You know, we don’t - before we got to Saturn and even still today, you know, we didn’t fully understand the ring environment. You know, Voyager and Pioneer were the discoverers of some of these rings. And, you know, we didn’t have some of the images - we didn’t have any of the images that I’ve shown you except the ones - some of the ones - at the very beginning. So we really didn’t have a lot of knowledge about what was there, you know.

Voyager, Pioneer 11, Voyager ones who flew by Saturn just once, you know. They took, you know, as many images as they could. They studied as much as they could through other means but they were only there for a rather short time. And we only had a very limited amount of data to work with. But that is the whole point, right. I mean we built and designed Cassini to go to Saturn to study the environment to learn about it. So of course it makes sense that we don’t understand it. That’s why we’re going there.

However, you know, we need to be able to figure out what the hazards are from this environment. And in order to make intelligent decisions about those hazards, we need to know what the environment is. Go back to the first question. It’s a circular problem, right. We don’t understand it. That’s why we’re going. We need to understand it to make decisions.

So, you know, you could drive yourself nuts trying to figure out what to do with this kind of situation because you have very incomplete data. There’s a lot of uncertainties. The answers are tough.
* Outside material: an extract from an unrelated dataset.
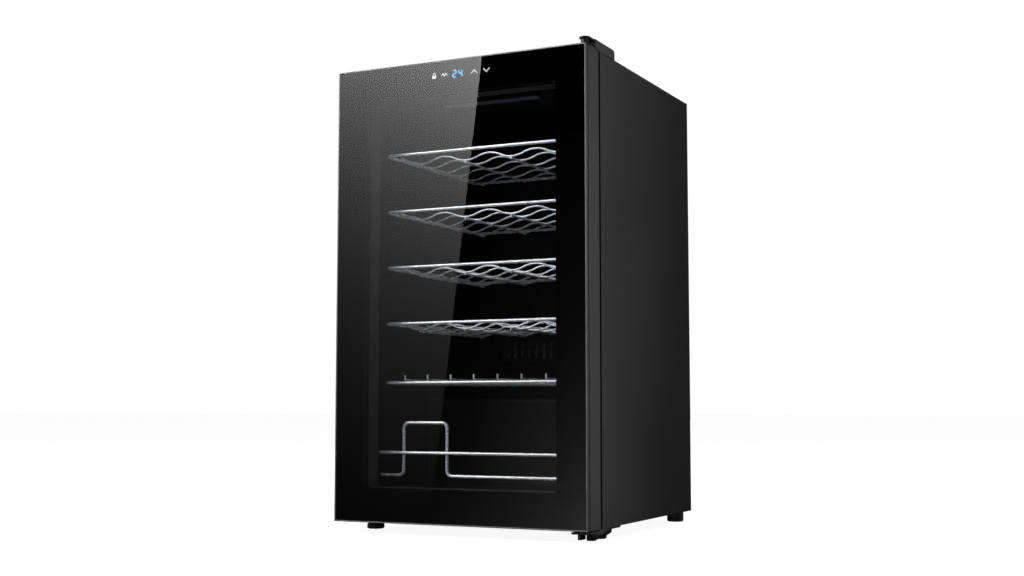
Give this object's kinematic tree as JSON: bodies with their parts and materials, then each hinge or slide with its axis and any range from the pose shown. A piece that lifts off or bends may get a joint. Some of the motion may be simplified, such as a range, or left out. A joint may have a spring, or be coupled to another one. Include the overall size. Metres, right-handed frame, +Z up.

And, you know, there’s a number of ways to respond to this kind of situation, you know.

And if I may draw analogy back to the seatbelt case, you know. Say we didn’t really know what the likelihood of getting into a car accident was. We didn’t really know what a seatbelt or other protective measures would really do for us, you know. You could choose like one of two extremes. You could say well I’m terrified about getting into a car accident. I think it’s almost certain to happen. I’m just never going to leave the house. I’m not even going to buy a car. I’m just going to stay at home all the time.

Well that may keep you safe but it certainly cramps your lifestyle. You would never leave the house. You would never see your friends and family. You would never learn anything although through the internet we can learn just about everything these days.

The other extreme is you say well I don’t know the answers to these questions. So I’m just not going to worry about it. You know, you’re going to sort of just bury your head in the sand. You ignore the hazards completely like Icarus. It’s too hard, you know, this problem isn’t like the problems I had in college. So I’m just not even going to try and figure it out and I’m just going to drive wherever I want and not even worry about the risk. That’s probably not a very good approach either.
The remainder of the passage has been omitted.